[EXERCISE] Return the lines from the one that contains "inhale_valve_disc();" through the one that contains "from typing import Callable, Sequence", both included, exactly as written and with nothing added.

[DATASET SECTION]

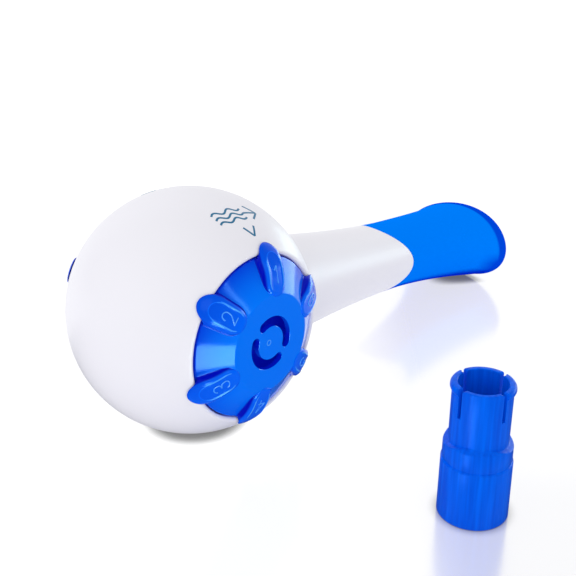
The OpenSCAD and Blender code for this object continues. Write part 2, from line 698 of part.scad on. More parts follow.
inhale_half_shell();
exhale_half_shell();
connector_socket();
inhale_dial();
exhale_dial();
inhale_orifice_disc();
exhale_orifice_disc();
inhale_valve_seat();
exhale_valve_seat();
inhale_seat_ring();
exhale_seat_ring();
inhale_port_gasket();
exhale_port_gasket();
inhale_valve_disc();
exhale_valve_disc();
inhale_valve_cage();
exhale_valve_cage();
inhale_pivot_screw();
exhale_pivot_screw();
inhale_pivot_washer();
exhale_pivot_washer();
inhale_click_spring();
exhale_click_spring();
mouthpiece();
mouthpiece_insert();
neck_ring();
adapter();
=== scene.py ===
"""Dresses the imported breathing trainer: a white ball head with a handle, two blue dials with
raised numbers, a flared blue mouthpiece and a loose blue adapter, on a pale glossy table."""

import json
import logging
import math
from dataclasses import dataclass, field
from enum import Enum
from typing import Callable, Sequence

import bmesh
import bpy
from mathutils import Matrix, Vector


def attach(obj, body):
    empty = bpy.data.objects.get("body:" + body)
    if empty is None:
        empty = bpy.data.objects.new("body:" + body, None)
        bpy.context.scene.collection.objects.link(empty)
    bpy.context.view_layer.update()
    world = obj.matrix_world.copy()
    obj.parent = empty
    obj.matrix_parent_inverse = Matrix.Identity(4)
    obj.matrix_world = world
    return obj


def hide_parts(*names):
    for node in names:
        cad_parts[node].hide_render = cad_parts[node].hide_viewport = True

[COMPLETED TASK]
inhale_valve_disc();
exhale_valve_disc();
inhale_valve_cage();
exhale_valve_cage();
inhale_pivot_screw();
exhale_pivot_screw();
inhale_pivot_washer();
exhale_pivot_washer();
inhale_click_spring();
exhale_click_spring();
mouthpiece();
mouthpiece_insert();
neck_ring();
adapter();
=== scene.py ===
"""Dresses the imported breathing trainer: a white ball head with a handle, two blue dials with
raised numbers, a flared blue mouthpiece and a loose blue adapter, on a pale glossy table."""

import json
import logging
import math
from dataclasses import dataclass, field
from enum import Enum
from typing import Callable, Sequence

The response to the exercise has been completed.